Commandments simply mean that such action or practices are commanded, and there is no room for negotiation in the matter. The most famous commandments are the Ten Commandments. As you study the commandments, they have a lot to do with attitudes towards God and morality. God in His holiness and goodness insists on moral uprightness that Jesus upheld in His teachings. Jesus summarized the Ten Commandments into two commandments. The first commandment was to love God with everything in us, and the other was to love others as ourselves. However, Jesus went one step further with the last commandment to His disciples: We are to love one another as He loved us and gave His life for us (Mark 12 29-31; John 13:34-35).

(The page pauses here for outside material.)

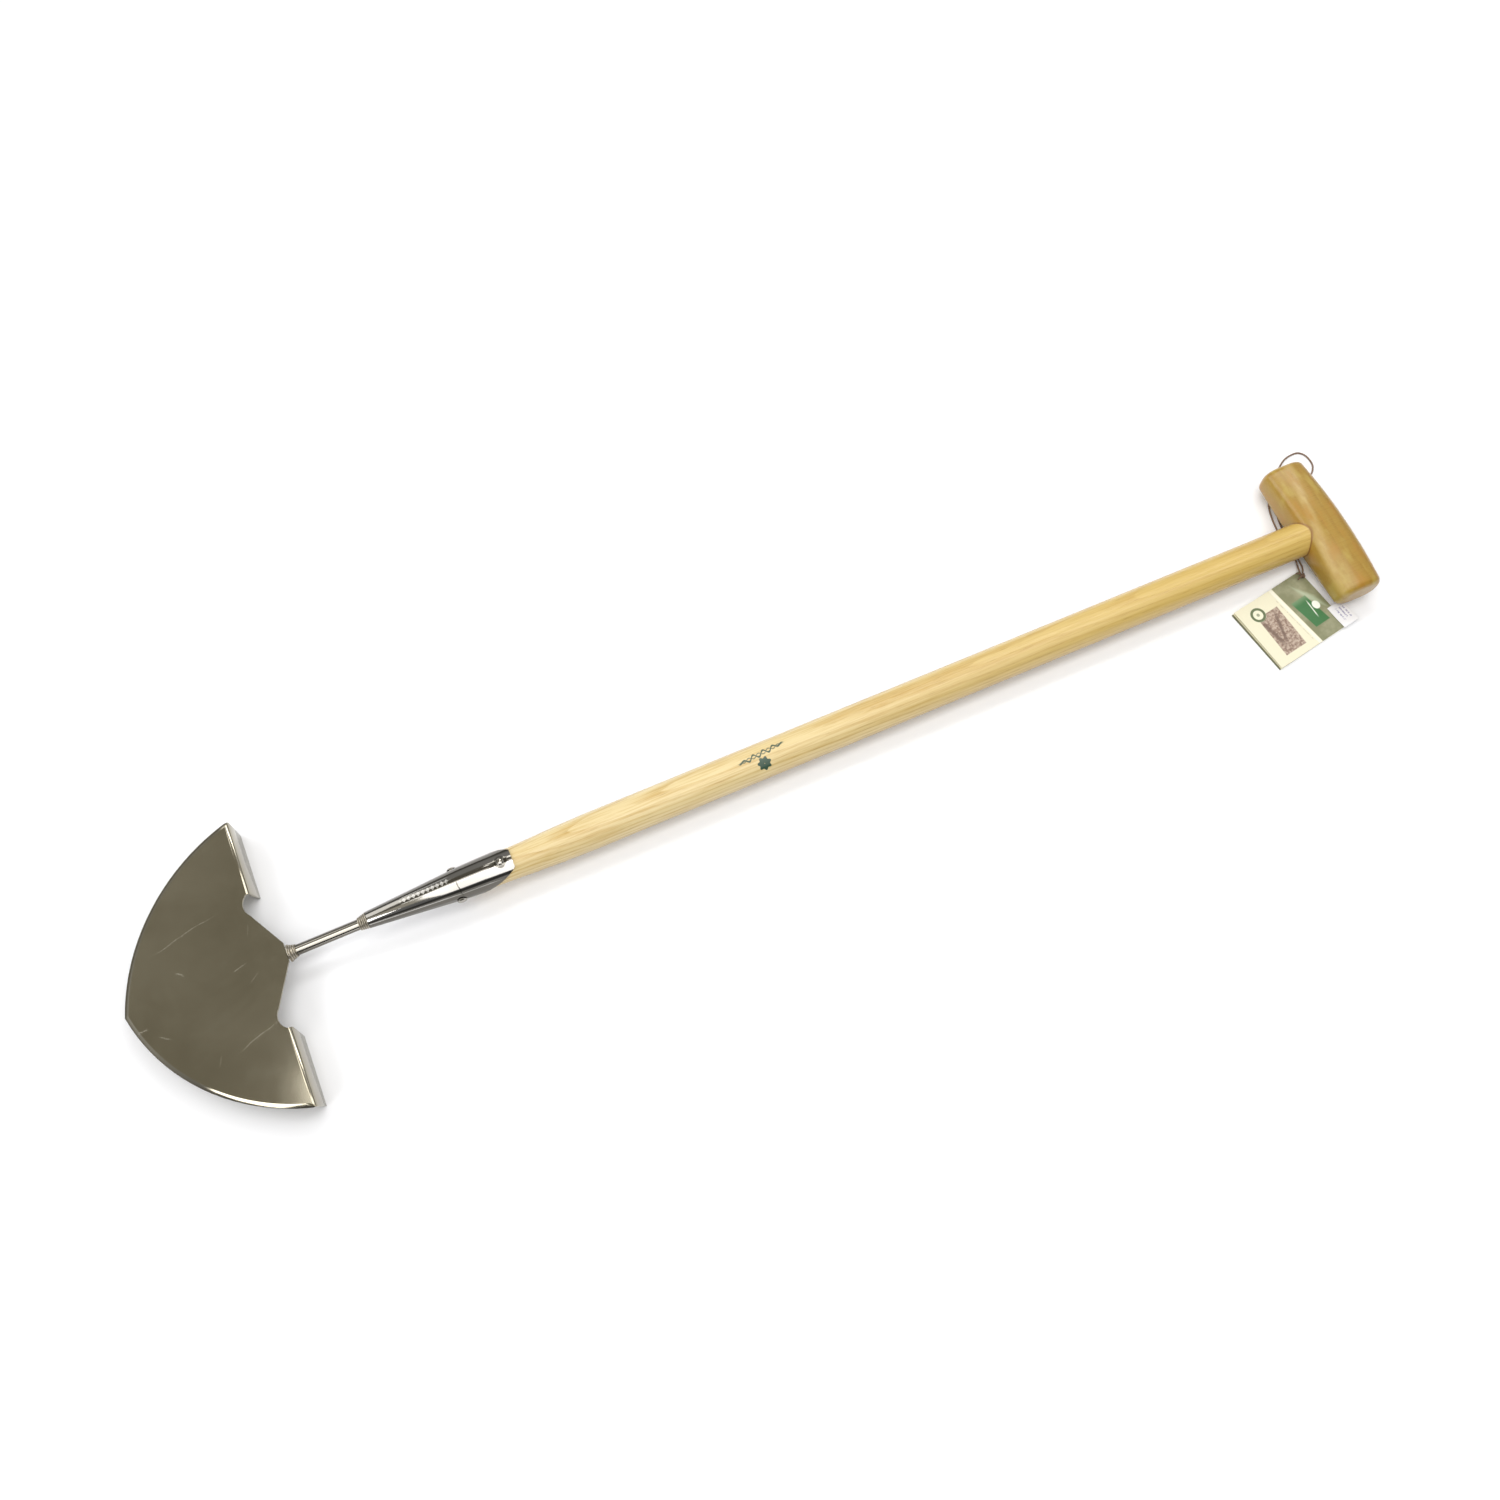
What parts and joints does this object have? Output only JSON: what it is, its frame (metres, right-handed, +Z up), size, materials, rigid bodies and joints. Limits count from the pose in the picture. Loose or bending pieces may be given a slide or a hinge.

To practice God’s commandments, we must believe that they are necessary for our well-being. If we have a right attitude towards God’s commandments, we will desire to know them, and make haste to keep them. We will recognize them as boundaries that will keep us on the straight and narrow path, bringing delight to our souls. The psalmist’s request was that since God had fashioned him, he wanted the understanding to learn His commandments. People may know God’s commandments, but if they do not understand their significance, they will never apply them or learn the value they bring to one’s spiritual life (Psalm 6, 10, 19, 32, 35, 47, 60, 66).
Judgments are a formal opinion or decision given by one who is in authority. We see God passing judgments down for the purpose of lining His people up to their moral obligations. True judgment will always lead one to the ability to properly discern in a matter. After all, it is easy for man to compromise in areas that are not obvious to the eye. One interesting judgment that God passed down to bring discernment was in regard to a husband’s suspicion that a wife had committed adultery. His requirements to determine the innocence or guilt of a woman clearly showed separation between the holy and the profane. It is vital that we understand the intent of the Law, for it will enable us to make sound judgments in areas that have been clouded by other issues.

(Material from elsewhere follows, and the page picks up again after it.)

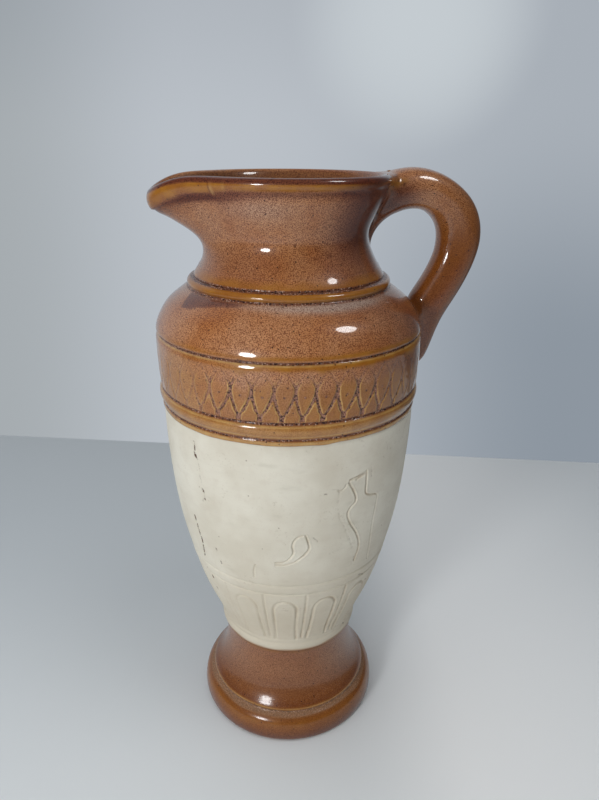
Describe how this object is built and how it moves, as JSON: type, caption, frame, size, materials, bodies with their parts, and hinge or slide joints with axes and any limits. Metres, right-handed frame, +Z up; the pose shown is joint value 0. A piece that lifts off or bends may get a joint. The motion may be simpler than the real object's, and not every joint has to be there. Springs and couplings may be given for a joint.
{
  "type": "two-tone stoneware jug",
  "caption": "Footed stoneware pouring jug with a tapering body, moulded shoulder, waisted neck, pulled spout and one loop handle, luted together from turned clay sections.",
  "frame": {"origin": "centre of the foot's flat base, on the jug's turning axis", "axes": "+Z up along the turning axis, +X towards the handle, -X towards the pouring spout"},
  "size_m": [0.1646, 0.1326, 0.3068],
  "materials": {
    "brown_glaze": "glossy speckled brown salt glaze",
    "cream_clay": "matte unglazed cream stoneware",
    "fired_slip": "matte fired clay slip"
  },
  "bodies": {
    "root": {"foot": "brown_glaze", "belly": "cream_clay", "shoulder": "brown_glaze", "neck": "brown_glaze", "handle": "brown_glaze", "foot_joint_slip": "fired_slip", "belly_joint_slip": "fired_slip", "neck_joint_slip": "fired_slip", "handle_upper_slip": "fired_slip", "handle_lower_slip": "fired_slip"}
  },
  "joints": []
}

The judgments of God reveal His righteous character. The psalmist knew they were righteous and good. As a result, he declared that his soul longed to know God’s judgments. He kept His judgments before him, because he had hope in them. He asked the Lord to teach him His judgments to bring about revival of his soul (Psalm 7, 13, 20, 30, 39, 43, 52, 62, 156).
People in their unbelief may question the validity and authority of the Word, but, as we can see, it is complete in its wisdom, instruction and revelation. If a person fails to see the Word of God’s authority, such a failure does not rest with the Bible, but with a person’s unwillingness to see it for what it is. The Word is powerful, and, as we will see next month, it has the ability to change a person’s life and eternal destination.
The question is, is God’s Word your final authority, or are you walking in denial or delusion about the insignificant place it holds in your life? We can con ourselves, but if the Word of God is properly being valued in our life, people will be able to discern it. This discernment will not be based on how well we can quote it, but on how much of an impact it has made on our perception, attitudes and conduct.